Supplied data:
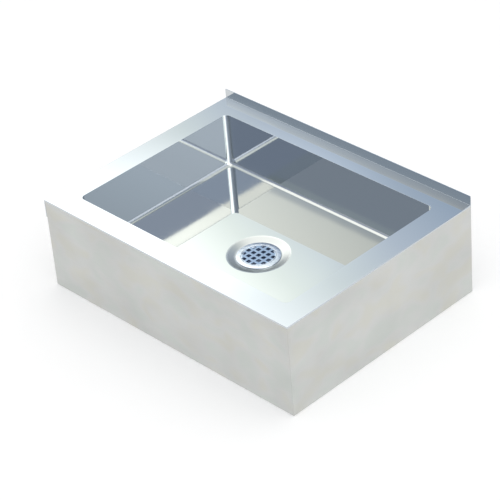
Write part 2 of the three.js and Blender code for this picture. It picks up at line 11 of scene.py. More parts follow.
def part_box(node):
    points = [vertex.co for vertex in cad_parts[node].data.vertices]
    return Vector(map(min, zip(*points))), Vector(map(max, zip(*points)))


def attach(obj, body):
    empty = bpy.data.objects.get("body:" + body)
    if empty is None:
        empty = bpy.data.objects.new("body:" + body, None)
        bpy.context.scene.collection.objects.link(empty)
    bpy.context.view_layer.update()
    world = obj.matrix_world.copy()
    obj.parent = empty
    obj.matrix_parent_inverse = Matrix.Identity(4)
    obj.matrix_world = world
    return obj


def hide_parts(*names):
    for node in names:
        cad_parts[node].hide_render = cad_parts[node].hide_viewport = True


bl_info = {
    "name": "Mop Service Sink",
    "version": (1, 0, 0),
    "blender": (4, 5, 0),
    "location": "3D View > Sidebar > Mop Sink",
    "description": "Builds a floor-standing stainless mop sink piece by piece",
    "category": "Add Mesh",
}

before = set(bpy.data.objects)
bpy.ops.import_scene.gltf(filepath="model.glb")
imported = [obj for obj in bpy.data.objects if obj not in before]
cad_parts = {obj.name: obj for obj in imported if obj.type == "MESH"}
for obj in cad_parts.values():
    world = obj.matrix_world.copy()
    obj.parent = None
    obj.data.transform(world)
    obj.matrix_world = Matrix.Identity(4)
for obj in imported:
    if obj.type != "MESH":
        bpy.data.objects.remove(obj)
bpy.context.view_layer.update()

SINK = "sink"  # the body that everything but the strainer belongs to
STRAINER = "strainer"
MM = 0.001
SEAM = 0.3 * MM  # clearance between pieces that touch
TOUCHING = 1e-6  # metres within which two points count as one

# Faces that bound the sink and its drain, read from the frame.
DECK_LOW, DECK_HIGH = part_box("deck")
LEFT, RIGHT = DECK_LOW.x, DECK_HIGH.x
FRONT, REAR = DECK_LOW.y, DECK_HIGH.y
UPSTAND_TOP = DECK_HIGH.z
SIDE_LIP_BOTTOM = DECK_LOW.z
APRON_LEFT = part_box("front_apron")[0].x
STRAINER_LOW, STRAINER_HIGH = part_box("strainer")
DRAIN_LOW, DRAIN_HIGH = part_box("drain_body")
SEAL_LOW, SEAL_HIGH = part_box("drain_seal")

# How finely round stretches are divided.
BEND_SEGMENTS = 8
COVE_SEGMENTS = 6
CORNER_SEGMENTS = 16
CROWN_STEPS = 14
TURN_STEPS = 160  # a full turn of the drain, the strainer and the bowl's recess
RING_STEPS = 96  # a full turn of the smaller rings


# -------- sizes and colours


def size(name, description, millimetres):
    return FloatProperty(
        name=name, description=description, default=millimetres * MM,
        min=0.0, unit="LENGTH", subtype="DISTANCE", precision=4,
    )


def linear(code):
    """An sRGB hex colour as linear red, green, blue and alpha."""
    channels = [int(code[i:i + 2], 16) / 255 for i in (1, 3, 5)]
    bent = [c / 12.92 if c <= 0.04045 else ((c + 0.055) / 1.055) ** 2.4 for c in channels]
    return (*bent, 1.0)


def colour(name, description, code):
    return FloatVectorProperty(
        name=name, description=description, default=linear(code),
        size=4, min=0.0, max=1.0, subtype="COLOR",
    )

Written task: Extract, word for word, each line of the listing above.

Final result:
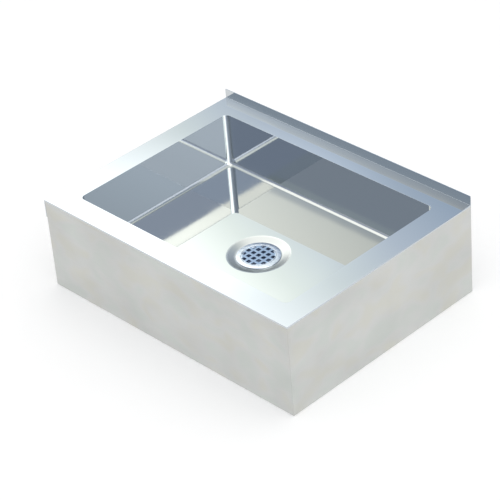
Write part 2 of the three.js and Blender code for this picture. It picks up at line 11 of scene.py. More parts follow.
def part_box(node):
    points = [vertex.co for vertex in cad_parts[node].data.vertices]
    return Vector(map(min, zip(*points))), Vector(map(max, zip(*points)))


def attach(obj, body):
    empty = bpy.data.objects.get("body:" + body)
    if empty is None:
        empty = bpy.data.objects.new("body:" + body, None)
        bpy.context.scene.collection.objects.link(empty)
    bpy.context.view_layer.update()
    world = obj.matrix_world.copy()
    obj.parent = empty
    obj.matrix_parent_inverse = Matrix.Identity(4)
    obj.matrix_world = world
    return obj


def hide_parts(*names):
    for node in names:
        cad_parts[node].hide_render = cad_parts[node].hide_viewport = True


bl_info = {
    "name": "Mop Service Sink",
    "version": (1, 0, 0),
    "blender": (4, 5, 0),
    "location": "3D View > Sidebar > Mop Sink",
    "description": "Builds a floor-standing stainless mop sink piece by piece",
    "category": "Add Mesh",
}

before = set(bpy.data.objects)
bpy.ops.import_scene.gltf(filepath="model.glb")
imported = [obj for obj in bpy.data.objects if obj not in before]
cad_parts = {obj.name: obj for obj in imported if obj.type == "MESH"}
for obj in cad_parts.values():
    world = obj.matrix_world.copy()
    obj.parent = None
    obj.data.transform(world)
    obj.matrix_world = Matrix.Identity(4)
for obj in imported:
    if obj.type != "MESH":
        bpy.data.objects.remove(obj)
bpy.context.view_layer.update()

SINK = "sink"  # the body that everything but the strainer belongs to
STRAINER = "strainer"
MM = 0.001
SEAM = 0.3 * MM  # clearance between pieces that touch
TOUCHING = 1e-6  # metres within which two points count as one

# Faces that bound the sink and its drain, read from the frame.
DECK_LOW, DECK_HIGH = part_box("deck")
LEFT, RIGHT = DECK_LOW.x, DECK_HIGH.x
FRONT, REAR = DECK_LOW.y, DECK_HIGH.y
UPSTAND_TOP = DECK_HIGH.z
SIDE_LIP_BOTTOM = DECK_LOW.z
APRON_LEFT = part_box("front_apron")[0].x
STRAINER_LOW, STRAINER_HIGH = part_box("strainer")
DRAIN_LOW, DRAIN_HIGH = part_box("drain_body")
SEAL_LOW, SEAL_HIGH = part_box("drain_seal")

# How finely round stretches are divided.
BEND_SEGMENTS = 8
COVE_SEGMENTS = 6
CORNER_SEGMENTS = 16
CROWN_STEPS = 14
TURN_STEPS = 160  # a full turn of the drain, the strainer and the bowl's recess
RING_STEPS = 96  # a full turn of the smaller rings


# -------- sizes and colours


def size(name, description, millimetres):
    return FloatProperty(
        name=name, description=description, default=millimetres * MM,
        min=0.0, unit="LENGTH", subtype="DISTANCE", precision=4,
    )


def linear(code):
    """An sRGB hex colour as linear red, green, blue and alpha."""
    channels = [int(code[i:i + 2], 16) / 255 for i in (1, 3, 5)]
    bent = [c / 12.92 if c <= 0.04045 else ((c + 0.055) / 1.055) ** 2.4 for c in channels]
    return (*bent, 1.0)


def colour(name, description, code):
    return FloatVectorProperty(
        name=name, description=description, default=linear(code),
        size=4, min=0.0, max=1.0, subtype="COLOR",
    )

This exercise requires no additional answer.